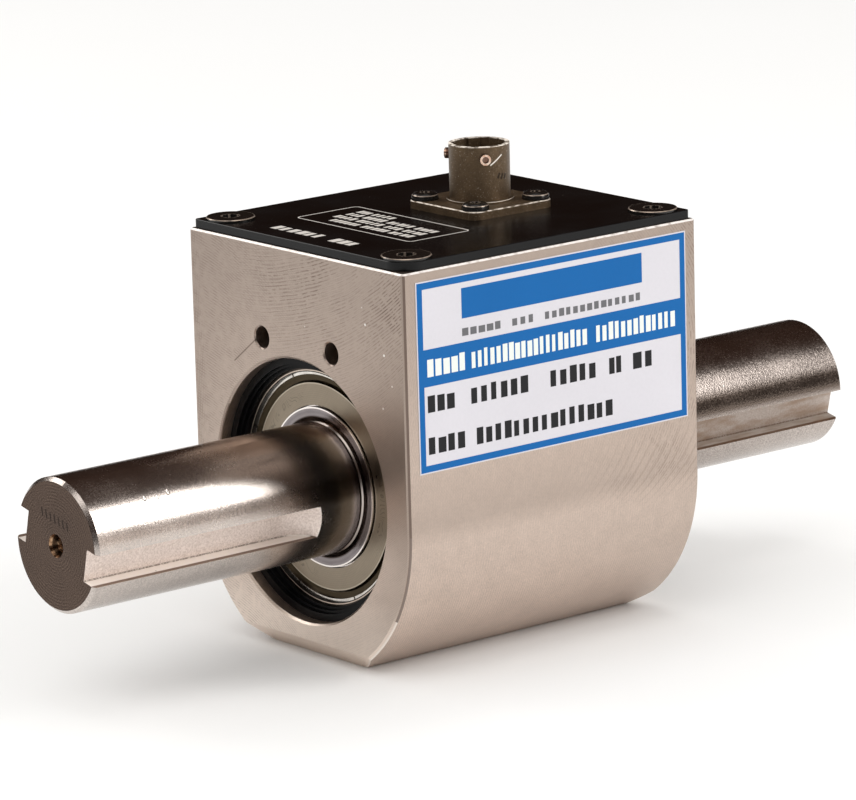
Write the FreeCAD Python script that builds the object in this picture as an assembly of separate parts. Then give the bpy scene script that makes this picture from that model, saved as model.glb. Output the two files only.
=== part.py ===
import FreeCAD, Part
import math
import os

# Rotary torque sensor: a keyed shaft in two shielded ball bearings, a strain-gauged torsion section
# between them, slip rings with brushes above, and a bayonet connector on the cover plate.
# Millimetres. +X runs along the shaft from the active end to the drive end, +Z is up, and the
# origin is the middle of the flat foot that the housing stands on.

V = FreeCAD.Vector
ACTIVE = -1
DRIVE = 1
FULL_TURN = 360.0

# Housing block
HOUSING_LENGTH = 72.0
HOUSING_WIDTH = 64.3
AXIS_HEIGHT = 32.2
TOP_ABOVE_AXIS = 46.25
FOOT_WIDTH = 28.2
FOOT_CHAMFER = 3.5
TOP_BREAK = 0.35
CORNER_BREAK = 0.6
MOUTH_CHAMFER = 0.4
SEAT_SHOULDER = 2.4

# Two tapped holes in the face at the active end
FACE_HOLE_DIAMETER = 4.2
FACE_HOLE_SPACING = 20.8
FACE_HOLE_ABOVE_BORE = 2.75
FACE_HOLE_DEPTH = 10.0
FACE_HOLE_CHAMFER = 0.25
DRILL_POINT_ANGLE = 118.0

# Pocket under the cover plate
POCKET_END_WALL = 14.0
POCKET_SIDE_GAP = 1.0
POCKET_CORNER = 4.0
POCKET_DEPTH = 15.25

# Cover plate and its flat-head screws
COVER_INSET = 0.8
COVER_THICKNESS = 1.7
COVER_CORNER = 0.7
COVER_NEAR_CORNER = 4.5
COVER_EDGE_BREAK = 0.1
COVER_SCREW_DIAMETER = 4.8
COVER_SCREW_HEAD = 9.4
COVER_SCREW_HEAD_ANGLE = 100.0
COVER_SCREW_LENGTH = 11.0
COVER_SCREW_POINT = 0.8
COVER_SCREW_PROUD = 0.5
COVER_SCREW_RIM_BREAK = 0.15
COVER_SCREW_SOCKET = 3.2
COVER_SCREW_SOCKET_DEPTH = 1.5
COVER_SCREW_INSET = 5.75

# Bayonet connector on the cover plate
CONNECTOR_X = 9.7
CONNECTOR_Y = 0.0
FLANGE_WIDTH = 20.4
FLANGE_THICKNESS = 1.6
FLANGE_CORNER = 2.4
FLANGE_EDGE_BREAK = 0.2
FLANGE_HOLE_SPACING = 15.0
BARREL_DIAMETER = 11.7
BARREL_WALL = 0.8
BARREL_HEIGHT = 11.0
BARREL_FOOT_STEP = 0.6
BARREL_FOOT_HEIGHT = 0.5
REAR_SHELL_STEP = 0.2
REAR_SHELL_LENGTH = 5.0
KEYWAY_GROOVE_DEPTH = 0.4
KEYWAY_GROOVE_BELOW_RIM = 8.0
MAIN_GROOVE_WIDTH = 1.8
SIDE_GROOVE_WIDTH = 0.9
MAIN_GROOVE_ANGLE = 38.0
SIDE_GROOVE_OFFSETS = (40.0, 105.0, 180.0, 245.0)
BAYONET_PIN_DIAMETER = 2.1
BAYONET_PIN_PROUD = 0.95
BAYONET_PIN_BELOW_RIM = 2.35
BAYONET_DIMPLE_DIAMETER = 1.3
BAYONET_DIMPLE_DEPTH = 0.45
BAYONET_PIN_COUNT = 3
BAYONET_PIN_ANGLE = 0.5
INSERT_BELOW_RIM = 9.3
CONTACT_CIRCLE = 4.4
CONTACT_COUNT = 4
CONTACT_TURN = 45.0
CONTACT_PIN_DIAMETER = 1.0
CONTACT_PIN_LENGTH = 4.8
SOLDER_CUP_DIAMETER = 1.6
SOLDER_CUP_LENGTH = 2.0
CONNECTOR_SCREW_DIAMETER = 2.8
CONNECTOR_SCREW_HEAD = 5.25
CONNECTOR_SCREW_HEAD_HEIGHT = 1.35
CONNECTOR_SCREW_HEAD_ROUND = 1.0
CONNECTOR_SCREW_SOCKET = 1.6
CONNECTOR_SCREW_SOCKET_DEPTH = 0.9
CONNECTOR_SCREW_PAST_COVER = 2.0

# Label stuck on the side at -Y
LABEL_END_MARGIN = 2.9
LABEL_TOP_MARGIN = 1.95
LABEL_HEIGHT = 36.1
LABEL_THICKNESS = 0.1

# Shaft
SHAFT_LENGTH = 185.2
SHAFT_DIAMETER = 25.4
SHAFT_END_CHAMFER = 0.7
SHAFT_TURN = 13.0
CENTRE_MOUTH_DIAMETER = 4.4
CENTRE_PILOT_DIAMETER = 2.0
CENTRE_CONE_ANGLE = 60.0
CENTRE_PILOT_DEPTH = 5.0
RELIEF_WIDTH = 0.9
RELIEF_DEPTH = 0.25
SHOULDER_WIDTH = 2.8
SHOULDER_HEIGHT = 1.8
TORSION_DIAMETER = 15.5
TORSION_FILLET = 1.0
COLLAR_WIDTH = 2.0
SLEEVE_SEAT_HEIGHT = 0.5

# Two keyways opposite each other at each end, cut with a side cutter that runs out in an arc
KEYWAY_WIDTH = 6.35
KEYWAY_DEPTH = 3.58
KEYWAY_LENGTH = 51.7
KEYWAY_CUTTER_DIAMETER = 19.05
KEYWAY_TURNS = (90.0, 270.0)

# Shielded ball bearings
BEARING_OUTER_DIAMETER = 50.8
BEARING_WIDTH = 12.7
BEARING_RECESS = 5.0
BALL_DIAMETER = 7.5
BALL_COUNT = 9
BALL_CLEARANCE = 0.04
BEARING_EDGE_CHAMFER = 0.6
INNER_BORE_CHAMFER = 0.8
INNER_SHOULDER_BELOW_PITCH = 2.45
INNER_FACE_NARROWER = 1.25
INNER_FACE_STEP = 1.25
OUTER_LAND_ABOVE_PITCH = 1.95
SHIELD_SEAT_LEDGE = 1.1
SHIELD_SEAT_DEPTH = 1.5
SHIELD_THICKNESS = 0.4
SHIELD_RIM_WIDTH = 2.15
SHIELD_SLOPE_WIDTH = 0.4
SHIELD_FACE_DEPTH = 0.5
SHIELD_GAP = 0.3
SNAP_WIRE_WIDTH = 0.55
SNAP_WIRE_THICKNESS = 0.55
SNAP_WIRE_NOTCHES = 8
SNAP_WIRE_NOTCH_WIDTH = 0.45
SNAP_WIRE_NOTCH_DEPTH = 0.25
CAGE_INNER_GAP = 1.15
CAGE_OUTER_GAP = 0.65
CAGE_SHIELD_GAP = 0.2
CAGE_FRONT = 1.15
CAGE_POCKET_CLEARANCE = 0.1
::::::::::
_BRIEF:_ Copy out the full listing exactly.

_THE ANSWER:_
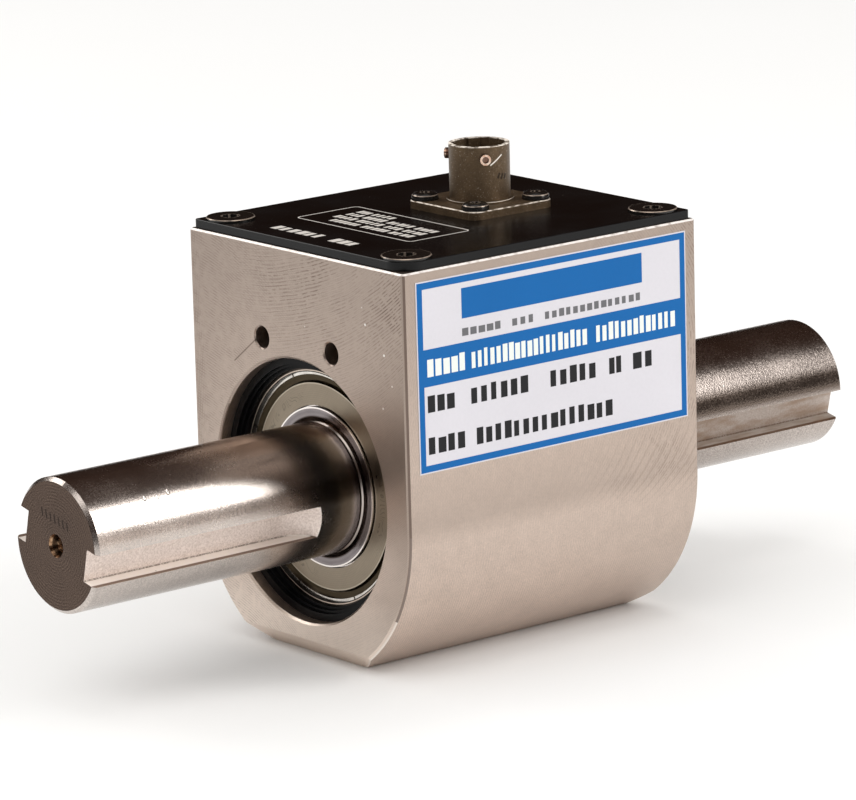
Write the FreeCAD Python script that builds the object in this picture as an assembly of separate parts. Then give the bpy scene script that makes this picture from that model, saved as model.glb. Output the two files only.
=== part.py ===
import FreeCAD, Part
import math
import os

# Rotary torque sensor: a keyed shaft in two shielded ball bearings, a strain-gauged torsion section
# between them, slip rings with brushes above, and a bayonet connector on the cover plate.
# Millimetres. +X runs along the shaft from the active end to the drive end, +Z is up, and the
# origin is the middle of the flat foot that the housing stands on.

V = FreeCAD.Vector
ACTIVE = -1
DRIVE = 1
FULL_TURN = 360.0

# Housing block
HOUSING_LENGTH = 72.0
HOUSING_WIDTH = 64.3
AXIS_HEIGHT = 32.2
TOP_ABOVE_AXIS = 46.25
FOOT_WIDTH = 28.2
FOOT_CHAMFER = 3.5
TOP_BREAK = 0.35
CORNER_BREAK = 0.6
MOUTH_CHAMFER = 0.4
SEAT_SHOULDER = 2.4

# Two tapped holes in the face at the active end
FACE_HOLE_DIAMETER = 4.2
FACE_HOLE_SPACING = 20.8
FACE_HOLE_ABOVE_BORE = 2.75
FACE_HOLE_DEPTH = 10.0
FACE_HOLE_CHAMFER = 0.25
DRILL_POINT_ANGLE = 118.0

# Pocket under the cover plate
POCKET_END_WALL = 14.0
POCKET_SIDE_GAP = 1.0
POCKET_CORNER = 4.0
POCKET_DEPTH = 15.25

# Cover plate and its flat-head screws
COVER_INSET = 0.8
COVER_THICKNESS = 1.7
COVER_CORNER = 0.7
COVER_NEAR_CORNER = 4.5
COVER_EDGE_BREAK = 0.1
COVER_SCREW_DIAMETER = 4.8
COVER_SCREW_HEAD = 9.4
COVER_SCREW_HEAD_ANGLE = 100.0
COVER_SCREW_LENGTH = 11.0
COVER_SCREW_POINT = 0.8
COVER_SCREW_PROUD = 0.5
COVER_SCREW_RIM_BREAK = 0.15
COVER_SCREW_SOCKET = 3.2
COVER_SCREW_SOCKET_DEPTH = 1.5
COVER_SCREW_INSET = 5.75

# Bayonet connector on the cover plate
CONNECTOR_X = 9.7
CONNECTOR_Y = 0.0
FLANGE_WIDTH = 20.4
FLANGE_THICKNESS = 1.6
FLANGE_CORNER = 2.4
FLANGE_EDGE_BREAK = 0.2
FLANGE_HOLE_SPACING = 15.0
BARREL_DIAMETER = 11.7
BARREL_WALL = 0.8
BARREL_HEIGHT = 11.0
BARREL_FOOT_STEP = 0.6
BARREL_FOOT_HEIGHT = 0.5
REAR_SHELL_STEP = 0.2
REAR_SHELL_LENGTH = 5.0
KEYWAY_GROOVE_DEPTH = 0.4
KEYWAY_GROOVE_BELOW_RIM = 8.0
MAIN_GROOVE_WIDTH = 1.8
SIDE_GROOVE_WIDTH = 0.9
MAIN_GROOVE_ANGLE = 38.0
SIDE_GROOVE_OFFSETS = (40.0, 105.0, 180.0, 245.0)
BAYONET_PIN_DIAMETER = 2.1
BAYONET_PIN_PROUD = 0.95
BAYONET_PIN_BELOW_RIM = 2.35
BAYONET_DIMPLE_DIAMETER = 1.3
BAYONET_DIMPLE_DEPTH = 0.45
BAYONET_PIN_COUNT = 3
BAYONET_PIN_ANGLE = 0.5
INSERT_BELOW_RIM = 9.3
CONTACT_CIRCLE = 4.4
CONTACT_COUNT = 4
CONTACT_TURN = 45.0
CONTACT_PIN_DIAMETER = 1.0
CONTACT_PIN_LENGTH = 4.8
SOLDER_CUP_DIAMETER = 1.6
SOLDER_CUP_LENGTH = 2.0
CONNECTOR_SCREW_DIAMETER = 2.8
CONNECTOR_SCREW_HEAD = 5.25
CONNECTOR_SCREW_HEAD_HEIGHT = 1.35
CONNECTOR_SCREW_HEAD_ROUND = 1.0
CONNECTOR_SCREW_SOCKET = 1.6
CONNECTOR_SCREW_SOCKET_DEPTH = 0.9
CONNECTOR_SCREW_PAST_COVER = 2.0

# Label stuck on the side at -Y
LABEL_END_MARGIN = 2.9
LABEL_TOP_MARGIN = 1.95
LABEL_HEIGHT = 36.1
LABEL_THICKNESS = 0.1

# Shaft
SHAFT_LENGTH = 185.2
SHAFT_DIAMETER = 25.4
SHAFT_END_CHAMFER = 0.7
SHAFT_TURN = 13.0
CENTRE_MOUTH_DIAMETER = 4.4
CENTRE_PILOT_DIAMETER = 2.0
CENTRE_CONE_ANGLE = 60.0
CENTRE_PILOT_DEPTH = 5.0
RELIEF_WIDTH = 0.9
RELIEF_DEPTH = 0.25
SHOULDER_WIDTH = 2.8
SHOULDER_HEIGHT = 1.8
TORSION_DIAMETER = 15.5
TORSION_FILLET = 1.0
COLLAR_WIDTH = 2.0
SLEEVE_SEAT_HEIGHT = 0.5

# Two keyways opposite each other at each end, cut with a side cutter that runs out in an arc
KEYWAY_WIDTH = 6.35
KEYWAY_DEPTH = 3.58
KEYWAY_LENGTH = 51.7
KEYWAY_CUTTER_DIAMETER = 19.05
KEYWAY_TURNS = (90.0, 270.0)

# Shielded ball bearings
BEARING_OUTER_DIAMETER = 50.8
BEARING_WIDTH = 12.7
BEARING_RECESS = 5.0
BALL_DIAMETER = 7.5
BALL_COUNT = 9
BALL_CLEARANCE = 0.04
BEARING_EDGE_CHAMFER = 0.6
INNER_BORE_CHAMFER = 0.8
INNER_SHOULDER_BELOW_PITCH = 2.45
INNER_FACE_NARROWER = 1.25
INNER_FACE_STEP = 1.25
OUTER_LAND_ABOVE_PITCH = 1.95
SHIELD_SEAT_LEDGE = 1.1
SHIELD_SEAT_DEPTH = 1.5
SHIELD_THICKNESS = 0.4
SHIELD_RIM_WIDTH = 2.15
SHIELD_SLOPE_WIDTH = 0.4
SHIELD_FACE_DEPTH = 0.5
SHIELD_GAP = 0.3
SNAP_WIRE_WIDTH = 0.55
SNAP_WIRE_THICKNESS = 0.55
SNAP_WIRE_NOTCHES = 8
SNAP_WIRE_NOTCH_WIDTH = 0.45
SNAP_WIRE_NOTCH_DEPTH = 0.25
CAGE_INNER_GAP = 1.15
CAGE_OUTER_GAP = 0.65
CAGE_SHIELD_GAP = 0.2
CAGE_FRONT = 1.15
CAGE_POCKET_CLEARANCE = 0.1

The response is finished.